◆ **WHAT TO WORK ON**:
Reproduce each record below exactly as written.

(Entries with model source code)
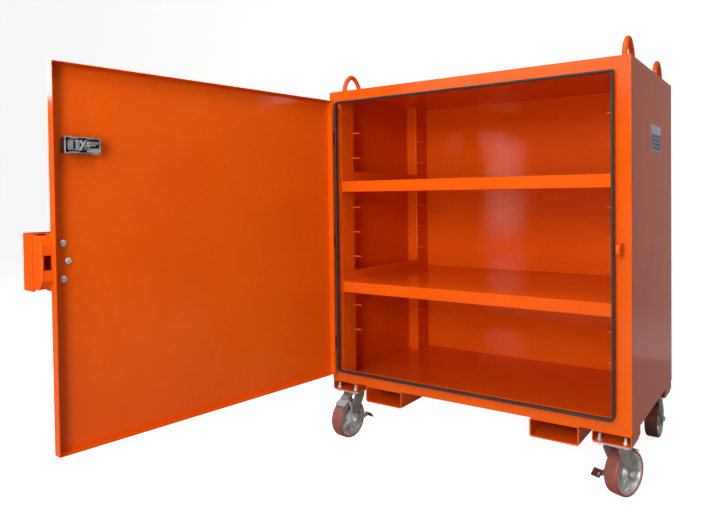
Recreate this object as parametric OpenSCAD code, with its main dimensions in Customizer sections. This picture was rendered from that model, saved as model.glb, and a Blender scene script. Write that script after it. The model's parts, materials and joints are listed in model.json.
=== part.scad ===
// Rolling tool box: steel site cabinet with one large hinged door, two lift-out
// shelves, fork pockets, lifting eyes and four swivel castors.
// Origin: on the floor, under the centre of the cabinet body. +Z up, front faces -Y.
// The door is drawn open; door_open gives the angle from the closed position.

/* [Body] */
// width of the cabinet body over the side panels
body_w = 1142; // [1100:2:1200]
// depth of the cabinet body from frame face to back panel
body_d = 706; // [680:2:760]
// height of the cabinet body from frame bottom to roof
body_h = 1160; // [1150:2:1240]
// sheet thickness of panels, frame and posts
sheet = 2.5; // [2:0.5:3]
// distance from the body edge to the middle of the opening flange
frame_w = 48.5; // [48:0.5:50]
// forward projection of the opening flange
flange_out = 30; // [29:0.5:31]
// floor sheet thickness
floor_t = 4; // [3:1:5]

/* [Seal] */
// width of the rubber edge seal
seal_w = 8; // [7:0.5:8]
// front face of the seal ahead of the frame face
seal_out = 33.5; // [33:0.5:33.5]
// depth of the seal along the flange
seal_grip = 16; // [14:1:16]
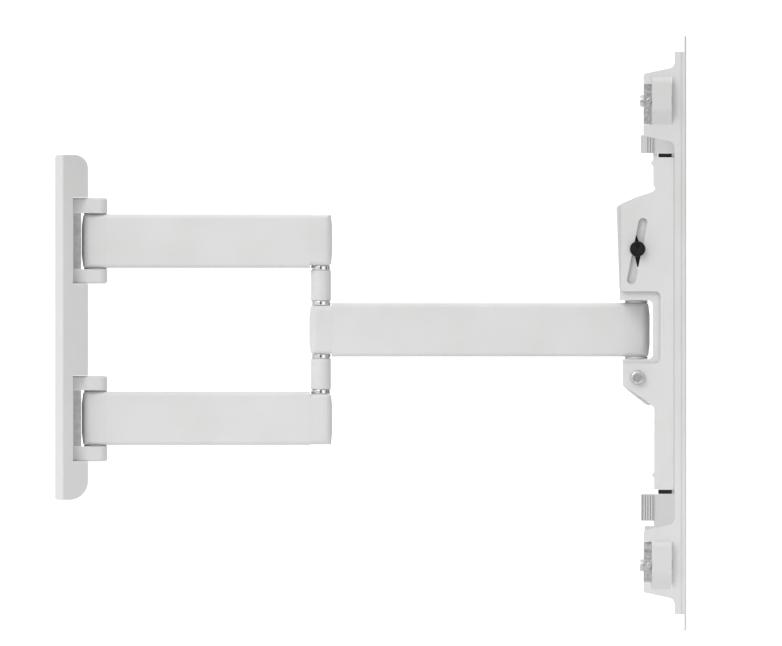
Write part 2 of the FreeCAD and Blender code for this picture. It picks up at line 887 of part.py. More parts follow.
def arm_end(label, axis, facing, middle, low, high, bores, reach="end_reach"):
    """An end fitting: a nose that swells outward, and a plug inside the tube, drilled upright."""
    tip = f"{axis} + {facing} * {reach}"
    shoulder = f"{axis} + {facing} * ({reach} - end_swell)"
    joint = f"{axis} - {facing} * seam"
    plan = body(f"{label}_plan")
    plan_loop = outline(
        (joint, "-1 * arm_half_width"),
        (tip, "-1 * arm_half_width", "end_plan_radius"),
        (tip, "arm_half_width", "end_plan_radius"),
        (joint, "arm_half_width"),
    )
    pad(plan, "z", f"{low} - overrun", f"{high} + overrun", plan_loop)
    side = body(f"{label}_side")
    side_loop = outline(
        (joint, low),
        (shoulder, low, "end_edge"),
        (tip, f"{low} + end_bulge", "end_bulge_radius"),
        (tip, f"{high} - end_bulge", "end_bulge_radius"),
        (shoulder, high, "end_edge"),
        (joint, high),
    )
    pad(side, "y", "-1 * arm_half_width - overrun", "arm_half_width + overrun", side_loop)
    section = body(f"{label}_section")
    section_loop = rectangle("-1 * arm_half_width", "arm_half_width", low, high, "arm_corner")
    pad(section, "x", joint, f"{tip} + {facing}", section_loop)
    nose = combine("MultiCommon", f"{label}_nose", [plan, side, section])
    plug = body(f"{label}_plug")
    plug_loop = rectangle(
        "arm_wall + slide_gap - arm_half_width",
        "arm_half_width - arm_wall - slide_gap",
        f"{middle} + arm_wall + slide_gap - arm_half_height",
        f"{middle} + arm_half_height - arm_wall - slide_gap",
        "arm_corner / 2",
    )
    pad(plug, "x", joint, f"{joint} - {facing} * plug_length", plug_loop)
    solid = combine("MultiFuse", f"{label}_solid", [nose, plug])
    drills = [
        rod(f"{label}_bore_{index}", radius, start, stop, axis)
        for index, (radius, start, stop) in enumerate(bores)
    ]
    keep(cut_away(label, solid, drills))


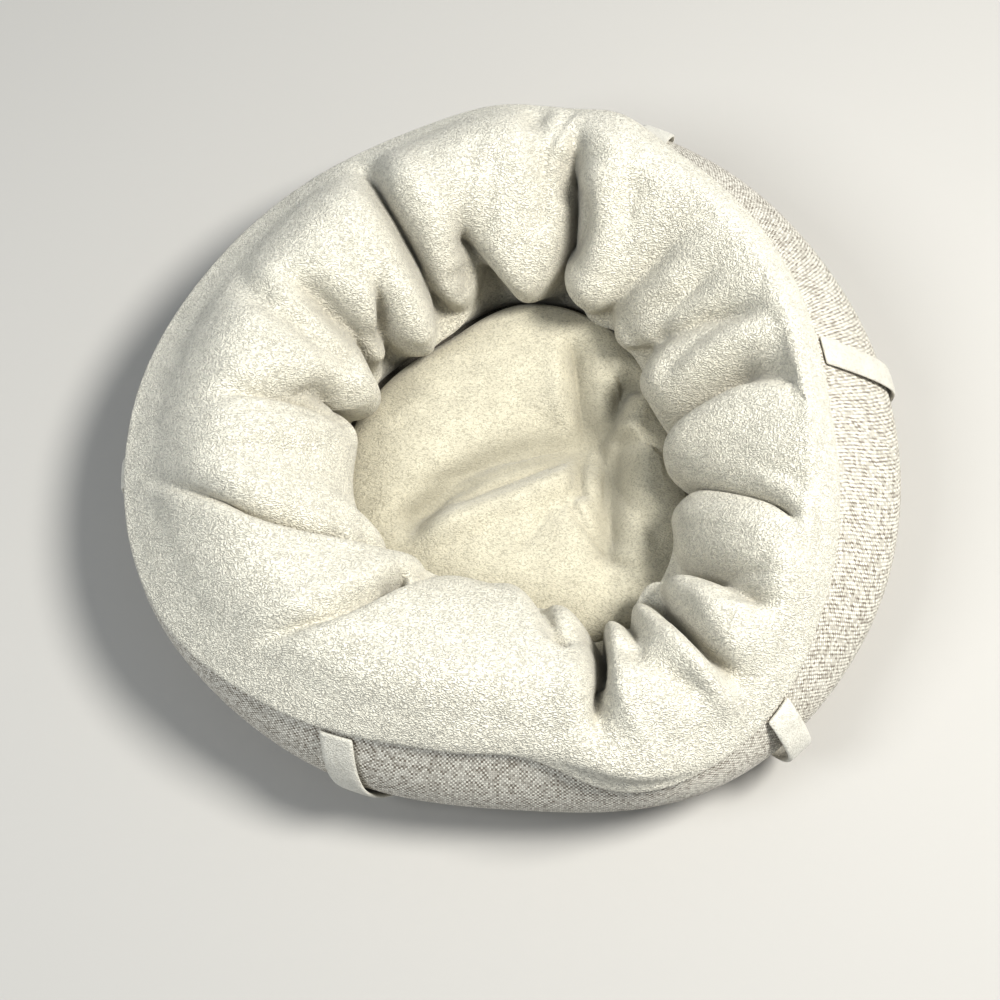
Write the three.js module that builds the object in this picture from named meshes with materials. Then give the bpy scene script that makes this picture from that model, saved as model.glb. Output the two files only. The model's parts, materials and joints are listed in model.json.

◆ **RIGHT ANSWER**:
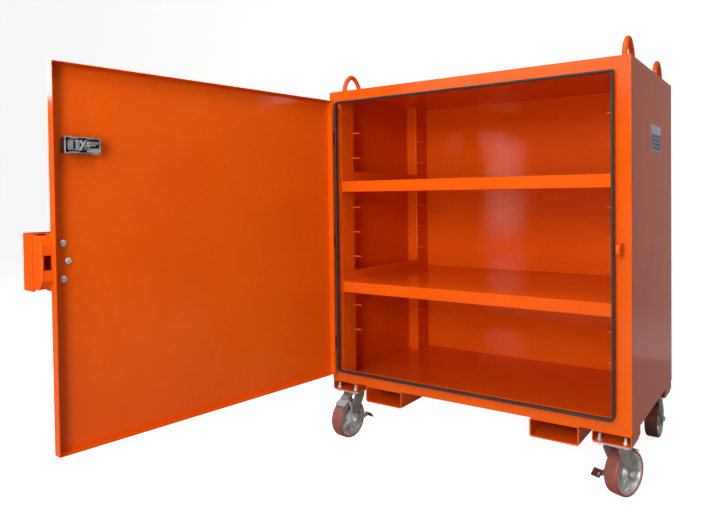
Recreate this object as parametric OpenSCAD code, with its main dimensions in Customizer sections. This picture was rendered from that model, saved as model.glb, and a Blender scene script. Write that script after it. The model's parts, materials and joints are listed in model.json.
=== part.scad ===
// Rolling tool box: steel site cabinet with one large hinged door, two lift-out
// shelves, fork pockets, lifting eyes and four swivel castors.
// Origin: on the floor, under the centre of the cabinet body. +Z up, front faces -Y.
// The door is drawn open; door_open gives the angle from the closed position.

/* [Body] */
// width of the cabinet body over the side panels
body_w = 1142; // [1100:2:1200]
// depth of the cabinet body from frame face to back panel
body_d = 706; // [680:2:760]
// height of the cabinet body from frame bottom to roof
body_h = 1160; // [1150:2:1240]
// sheet thickness of panels, frame and posts
sheet = 2.5; // [2:0.5:3]
// distance from the body edge to the middle of the opening flange
frame_w = 48.5; // [48:0.5:50]
// forward projection of the opening flange
flange_out = 30; // [29:0.5:31]
// floor sheet thickness
floor_t = 4; // [3:1:5]

/* [Seal] */
// width of the rubber edge seal
seal_w = 8; // [7:0.5:8]
// front face of the seal ahead of the frame face
seal_out = 33.5; // [33:0.5:33.5]
// depth of the seal along the flange
seal_grip = 16; // [14:1:16]
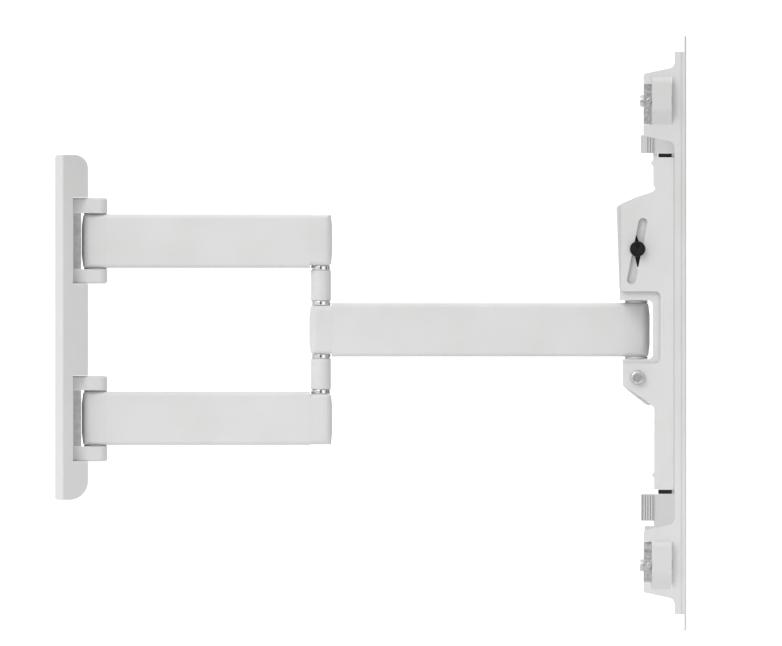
Write part 2 of the FreeCAD and Blender code for this picture. It picks up at line 887 of part.py. More parts follow.
def arm_end(label, axis, facing, middle, low, high, bores, reach="end_reach"):
    """An end fitting: a nose that swells outward, and a plug inside the tube, drilled upright."""
    tip = f"{axis} + {facing} * {reach}"
    shoulder = f"{axis} + {facing} * ({reach} - end_swell)"
    joint = f"{axis} - {facing} * seam"
    plan = body(f"{label}_plan")
    plan_loop = outline(
        (joint, "-1 * arm_half_width"),
        (tip, "-1 * arm_half_width", "end_plan_radius"),
        (tip, "arm_half_width", "end_plan_radius"),
        (joint, "arm_half_width"),
    )
    pad(plan, "z", f"{low} - overrun", f"{high} + overrun", plan_loop)
    side = body(f"{label}_side")
    side_loop = outline(
        (joint, low),
        (shoulder, low, "end_edge"),
        (tip, f"{low} + end_bulge", "end_bulge_radius"),
        (tip, f"{high} - end_bulge", "end_bulge_radius"),
        (shoulder, high, "end_edge"),
        (joint, high),
    )
    pad(side, "y", "-1 * arm_half_width - overrun", "arm_half_width + overrun", side_loop)
    section = body(f"{label}_section")
    section_loop = rectangle("-1 * arm_half_width", "arm_half_width", low, high, "arm_corner")
    pad(section, "x", joint, f"{tip} + {facing}", section_loop)
    nose = combine("MultiCommon", f"{label}_nose", [plan, side, section])
    plug = body(f"{label}_plug")
    plug_loop = rectangle(
        "arm_wall + slide_gap - arm_half_width",
        "arm_half_width - arm_wall - slide_gap",
        f"{middle} + arm_wall + slide_gap - arm_half_height",
        f"{middle} + arm_half_height - arm_wall - slide_gap",
        "arm_corner / 2",
    )
    pad(plug, "x", joint, f"{joint} - {facing} * plug_length", plug_loop)
    solid = combine("MultiFuse", f"{label}_solid", [nose, plug])
    drills = [
        rod(f"{label}_bore_{index}", radius, start, stop, axis)
        for index, (radius, start, stop) in enumerate(bores)
    ]
    keep(cut_away(label, solid, drills))


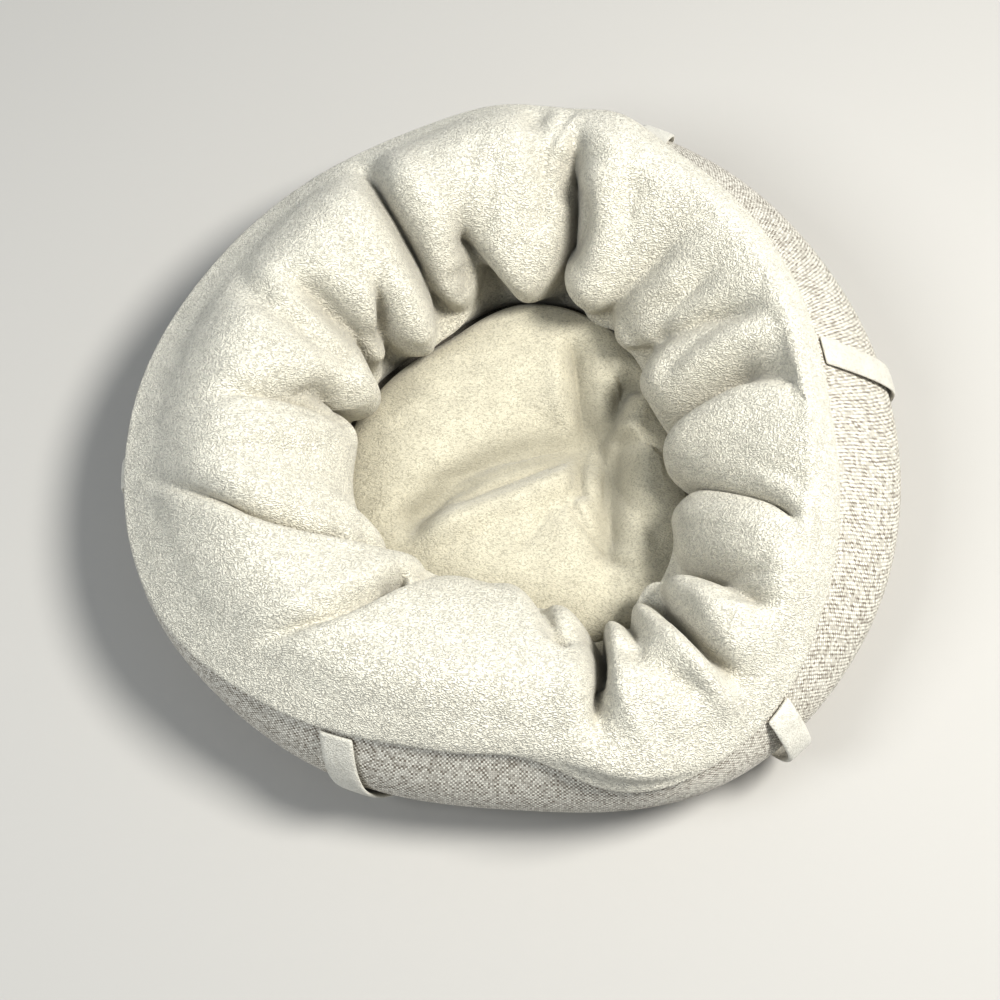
Write the three.js module that builds the object in this picture from named meshes with materials. Then give the bpy scene script that makes this picture from that model, saved as model.glb. Output the two files only. The model's parts, materials and joints are listed in model.json.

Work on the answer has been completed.